Joseph Ross, the well-known bridge-builder built the house that is now the Whittier-Porter Funeral Home at 6 High Street, and was succeeded in the business by his sons Joseph and Frederick. Frederick built this house, next door at 8 High Street in 1887.

In the book Commercial and Financial New England Illustrated we read,

“Joseph Ross Corporation organized under the laws of Massachusetts in 1905, succeeded to the business of Joseph Ross & Sons general contractors, which was established in 1850. The president of the corporation is Joseph F. Ross treasurer.  Fred G. Ross and the directors are the above named officers and George R. Humphrey.
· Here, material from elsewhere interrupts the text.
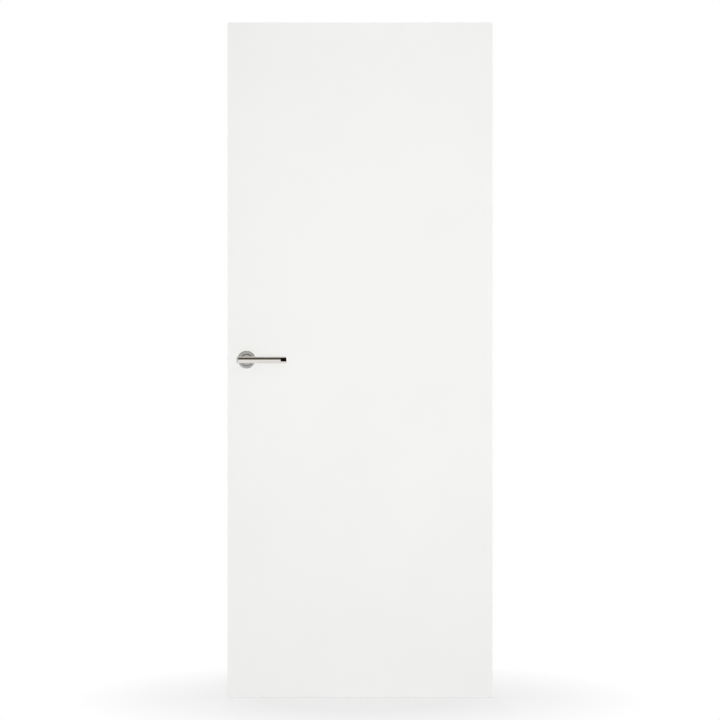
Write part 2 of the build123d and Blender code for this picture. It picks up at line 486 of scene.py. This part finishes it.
class DOOR_OT_plate_handles(bpy.types.Operator):
    """Plates the levers and the roses on both faces"""

    bl_idname = "door.plate_handles"
    bl_label = "Plate the handles"

    def execute(self, context):
        metal = context.scene.door_metal
        # Tube is polished end over end, so its fine lines run along the grip
        lever = polished_plate(
            "polished_nickel_plate",
            metal.lever_colour,
            roughness=0.09,
            line_size=0.25 * MM,
            line_axis=ALONG_X,
            line_depth=1.0 * MICRON,
        )
        # The cover and the collar are spun, so a cooler shine runs round them
        rose = spun_plate(
            "spun_chrome_plate",
            metal.rose_colour,
            roughness=0.13,
            ring_spacing=0.35 * MM,
            ring_depth=2.0 * MICRON,
        )
        # A black inset in the grip's end, and nylon under the cover: black with hardly a shine
        inlay = moulded_plastic(
            "black_inset_in_grip_end", metal.inlay_colour, roughness=0.5, sheen=0.06
        )
        plate = moulded_plastic("black_nylon", "#121213", roughness=0.6, sheen=0.3)
        # Zinc on screws and bars: bluish grey and half bright
        zinc = polished_plate(
            "bright_zinc_plate",
            "#B9BCC0",
            roughness=0.3,
            line_size=0.3 * MM,
            line_axis=ALONG_Y,
            line_depth=2.0 * MICRON,
        )
        # Black oxide on a socket screw: dark grey with a dull shine
        oxide = polished_plate(
            "black_oxide_steel",
            "#3A3835",
            roughness=0.35,
            line_size=0.3 * MM,
            line_axis=ALONG_Y,
            line_depth=2.0 * MICRON,
        )
        for side in ("front", "back"):
            wear(lever, *[f"{side}_lever_{piece}" for piece in ("neck", "grip", "heel", "tip")])
            wear(rose, f"{side}_rose_cover", f"{side}_rose_collar")
            wear(inlay, f"{side}_lever_inlay")
            wear(plate, f"{side}_rose_plate")
            wear(zinc, f"{side}_rose_screws")
            wear(oxide, f"{side}_lever_grub_screw")
        wear(zinc, "spindle", "follower")
        return {"FINISHED"}


class DOOR_OT_finish_latch(bpy.types.Operator):
    """Finishes the latch, its forend and the screws on the lock edge"""

    bl_idname = "door.finish_latch"
    bl_label = "Finish the latch"

    def execute(self, context):
        metal = context.scene.door_metal
        # Stainless sheet brushed along the plate: long streaks that dull what it mirrors
        forend = polished_plate(
            "brushed_stainless",
            metal.steel_colour,
            roughness=0.3,
            line_size=0.35 * MM,
            line_axis=ALONG_Z,
            line_depth=4.0 * MICRON,
        )
        # Nickel on a cast bolt: a little yellow beside the steel
        bolt = polished_plate(
            "nickel_plated_bolt",
            "#C6C0AF",
            roughness=0.2,
            line_size=0.3 * MM,
            line_axis=ALONG_X,
            line_depth=2.0 * MICRON,
        )
        # Nickel on turned screw heads: brighter than the plate they sit in
        screws = polished_plate(
            "nickel_plated_screws",
            "#DCD4C2",
            roughness=0.12,
            line_size=0.3 * MM,
            line_axis=ALONG_Y,
            line_depth=1.0 * MICRON,
        )
        # Zinc on rolled sheet: dull and bluish, seen only through the forend's opening
        case = polished_plate(
            "zinc_plated_case",
            "#B4B7BA",
            roughness=0.35,
            line_size=0.5 * MM,
            line_axis=ALONG_Z,
            line_depth=3.0 * MICRON,
        )
        wear(forend, "forend")
        wear(bolt, "latch_bolt")
        wear(screws, "forend_screws")
        wear(case, "latch_case")
        return {"FINISHED"}


class DOOR_OT_set_studio(bpy.types.Operator):
    """Lays the floor, hangs the lamps and places the camera square to the front"""

    bl_idname = "door.set_studio"
    bl_label = "Set the studio"

    def execute(self, context):
        studio = context.scene.door_studio
        centre = (LEAF_LOW + LEAF_HIGH) / 2
        lay_floor(centre)
        hang_world(context.scene, studio)
        hang_tent(centre, studio)
        hang_lamps(centre, studio)
        place_camera(context.scene, centre, studio)
        context.scene.view_settings.view_transform = "Standard"
        return {"FINISHED"}


def sees_background(tree):
    """1 for a ray that sees the background, straight, in metal or through glass, 0 for light."""
    rays = add_node(tree, "ShaderNodeLightPath")
    either = rays.outputs["Is Camera Ray"]
    for kind in ("Is Glossy Ray", "Is Transmission Ray"):
        either = add_node(
            tree,
            "ShaderNodeMath",
            {"operation": "MAXIMUM"},
            {0: either, 1: rays.outputs[kind]},
        ).outputs["Value"]
    return either


def lay_floor(centre):
    """A pale floor that keeps the door's shadow and fades into the white background."""
    bpy.ops.object.select_all(action="DESELECT")
    bpy.ops.mesh.primitive_circle_add(
        vertices=96,
        radius=FLOOR_RADIUS,
        fill_type="NGON",
        location=(centre.x, 0, CAD_BOX[0].z),
    )
    floor = bpy.context.object
    floor.name = "studio_floor"
    material, tree, where = new_material("matt_white_floor")
    lit = add_node(tree, "ShaderNodeBsdfDiffuse", {"Color": (*linear("#C6C6C5"), 1)})
    white = add_node(
        tree, "ShaderNodeEmission", {"Color": (*linear("#FFFFFF"), 1), "Strength": 1.0}
    )
    distance = add_node(
        tree, "ShaderNodeVectorMath", {"operation": "LENGTH"}, {"Vector": where}
    )
    # The floor shows its own shade close to the door, and is pure white further off
    fade = add_node(
        tree,
        "ShaderNodeMapRange",
        {
            "From Min": FLOOR_SHOWS_TO,
            "From Max": FLOOR_WHITE_FROM,
            "To Min": FLOOR_PALENESS,
            "To Max": 1.0,
        },
        {"Value": distance.outputs["Value"]},
    )
    share = add_node(
        tree,
        "ShaderNodeMath",
        {"operation": "MULTIPLY"},
        {0: fade.outputs["Result"], 1: sees_background(tree)},
    )
    whole = add_node(
        tree,
        "ShaderNodeMixShader",
        links={
            "Fac": share.outputs["Value"],
            1: lit.outputs["BSDF"],
            2: white.outputs["Emission"],
        },
    )
    add_node(tree, "ShaderNodeOutputMaterial", links={"Surface": whole.outputs["Shader"]})
    floor.data.materials.append(material)


def fill_ramp(ramp, shades):
    """Gives a fresh colour ramp its sRGB colours, by place from 0 to 1."""
    for place in list(shades)[1:-1]:
        ramp.elements.new(place)
    for element, shade in zip(ramp.elements, shades.values()):
        element.color = (*linear(shade), 1)


def hang_world(scene, studio):
    """A background that is white to the camera, to metal and through glass, and even soft light
    on everything else."""
    world = bpy.data.worlds.new("studio_world")
    scene.world = world
    world.use_nodes = True
    tree = world.node_tree
    tree.nodes.clear()
    even = add_node(
        tree,
        "ShaderNodeBackground",
        {"Color": (*linear("#FFFFFF"), 1), "Strength": studio.sky_strength},
    )
    white = add_node(
        tree, "ShaderNodeBackground", {"Color": (*linear("#FFFFFF"), 1), "Strength": 1.0}
    )
    whole = add_node(
        tree,
        "ShaderNodeMixShader",
        links={
            "Fac": sees_background(tree),
            1: even.outputs["Background"],
            2: white.outputs["Background"],
        },
    )
    add_node(tree, "ShaderNodeOutputWorld", links={"Surface": whole.outputs["Shader"]})


def hang_tent(centre, studio):
    """A photographer's tent that glows with painted shades, pale at the floor and dark overhead,
    which the metal mirrors in place of the background: the metal's dark and pale bands are painted
    reflections. It shows in reflections alone: it throws no soft light or shadow, and the camera
    looks through it."""
    bpy.ops.object.select_all(action="DESELECT")
    radius = studio.tent_radius
    bpy.ops.mesh.primitive_uv_sphere_add(
        segments=48, ring_count=24, radius=radius, location=(centre.x, 0, SPINDLE_AXIS.z)
    )
    tent = bpy.context.object
    tent.name = "studio_tent"
    material, tree, where = new_material("glowing_tent_of_painted_shades")
    height = add_node(tree, "ShaderNodeSeparateXYZ", links={"Vector": where})
    rise = add_node(
        tree,
        "ShaderNodeMapRange",
        {"From Min": -radius, "From Max": radius},
        {"Value": height.outputs["Z"]},
    )
    cloth = add_node(tree, "ShaderNodeValToRGB", links={"Fac": rise.outputs["Result"]})
    # By height: 0 at the sphere's foot, under the floor, 0.5 at the lever and 1 at its crown
    # Painted shade: the tent glows darker overhead and paler low down, so the metal shows a painted
    # dark reflection above and a pale one below
    shades = {0.0: "#B7B4AC", 0.56: "#B7B4AC", 0.63: "#A8A499", 0.76: "#5C5A4F", 1.0: "#434035"}
    fill_ramp(cloth.color_ramp, shades)
    lit = add_node(
        tree, "ShaderNodeEmission", {"Strength": 1.0}, {"Color": cloth.outputs["Color"]}
    )
    add_node(tree, "ShaderNodeOutputMaterial", links={"Surface": lit.outputs["Emission"]})
    tent.data.materials.append(material)
    tent.visible_camera = False
    tent.visible_diffuse = False
    tent.visible_transmission = False
    tent.visible_shadow = False


def hang_lamp(name, place, target, size, power):
    """A square soft lamp aimed at a point."""
    bpy.ops.object.light_add(type="AREA", location=place)
    lamp = bpy.context.object
    lamp.name = name
    lamp.data.size = size
    lamp.data.energy = power
    lamp.rotation_euler = (Vector(target) - Vector(place)).to_track_quat("-Z", "Y").to_euler()
    lamp.visible_glossy = False
    return lamp


def hang_lamps(centre, studio):
    """Lamps for both faces, and small ones in the plane of the front skin for the leaf's edges."""
    front = centre + Vector(KEY_PLACE)
    raised = centre + Vector(UPPER_PLACE)
    behind = centre + Vector(REAR_PLACE)
    hang_lamp("key_softbox", front, centre, KEY_SIZE, studio.key_power)
    hang_lamp("upper_softbox", raised, centre, UPPER_SIZE, studio.upper_power)
    hang_lamp("rear_softbox", behind, centre, REAR_SIZE, studio.rear_power)
    beside = Vector((studio.edge_distance, 0, 0))
    above = Vector((centre.x, centre.y, LEAF_HIGH.z + studio.top_distance))
    for name, place, power in (
        ("lock_edge_lamp", centre - beside, studio.edge_power),
        ("hinge_edge_lamp", centre + beside, studio.edge_power),
        ("top_edge_lamp", above, studio.top_power),
    ):
        lamp = hang_lamp(name, place, centre, EDGE_LAMP_SIZE, power)
        lamp.data.spread = studio.edge_spread


def place_camera(scene, centre, studio):
    """A long lens square to the leaf, with the leaf as high in the frame as in the picture."""
    bpy.ops.object.camera_add(
        location=(centre.x, LEAF_LOW.y - studio.camera_distance, centre.z),
        rotation=(math.radians(90), 0, 0),
    )
    camera = bpy.context.object
    scene.camera = camera
    view_height = (LEAF_HIGH.z - LEAF_LOW.z) * PICTURE_SIDE / LEAF_IN_PICTURE
    camera.data.sensor_width = 36.0
    camera.data.lens = camera.data.sensor_width * studio.camera_distance / view_height
    camera.data.clip_end = 200


class DOOR_PT_panel(bpy.types.Panel):
    """Lists the settings and the operators in the sidebar"""

    bl_idname = "DOOR_PT_panel"
    bl_label = "Hardboard door"
    bl_space_type = "VIEW_3D"
    bl_region_type = "UI"
    bl_category = "Door"

    def draw(self, context):
        for group in (
            context.scene.door_paint,
            context.scene.door_metal,
            context.scene.door_studio,
        ):
            box = self.layout.box()
            for name in group.__annotations__:
                box.prop(group, name)
        for operator in OPERATORS:
            self.layout.operator(operator.bl_idname)


OPERATORS = (
    DOOR_OT_paint_leaf,
    DOOR_OT_plate_handles,
    DOOR_OT_finish_latch,
    DOOR_OT_set_studio,
)
GROUPS = {
    "door_paint": PaintSettings,
    "door_metal": MetalSettings,
    "door_studio": StudioSettings,
}


def register():
    for group in GROUPS.values():
        bpy.utils.register_class(group)
    for name, group in GROUPS.items():
        setattr(bpy.types.Scene, name, bpy.props.PointerProperty(type=group))
    for operator in OPERATORS:
        bpy.utils.register_class(operator)
    bpy.utils.register_class(DOOR_PT_panel)


def unregister():
    bpy.utils.unregister_class(DOOR_PT_panel)
    for operator in reversed(OPERATORS):
        bpy.utils.unregister_class(operator)
    for name, group in GROUPS.items():
        delattr(bpy.types.Scene, name)
        bpy.utils.unregister_class(group)


def main():
    register()
    bpy.ops.door.paint_leaf()
    bpy.ops.door.plate_handles()
    bpy.ops.door.finish_latch()
    bpy.ops.door.set_studio()


if __name__ == "__main__":
    main()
The office is at 28 School Street, Boston. The corporation is prepared to build wharves, concrete bridge piers, concrete walls and abutments and to do similar contracting work of a general nature. The high standing of the concern in the business community is naturally in part due to the ability and character of the late Joseph Ross, father of Joseph F. and Fred G. Ross who was in business in Boston for about fifty years up to the time of his death in 1903.Among the contracts carried out by the concern in recent years were building the sea wall at Winthrop Beach, the improvements to the Providence Terminal, the elimination of part of grade crossings of the Boston & Albany Railroad in the different districts of Newton, building of the archway at Middlefield, rebuilding of Battery building of approaches of Cove Street Bridge, abolishing grade crossings in Haverhill, street stone and work of the Newburyport Bridge,abolishing street grade crossings in Somerville, and erecting foundation of large new roundhouse of the Boston & Maine in Cambridge.”

The house at 8 High Street, photographed by George Dexter, circa 1900.
The Frederick and Sally Ross house at 8 High Street, photographed by George Dexter, circa 1900.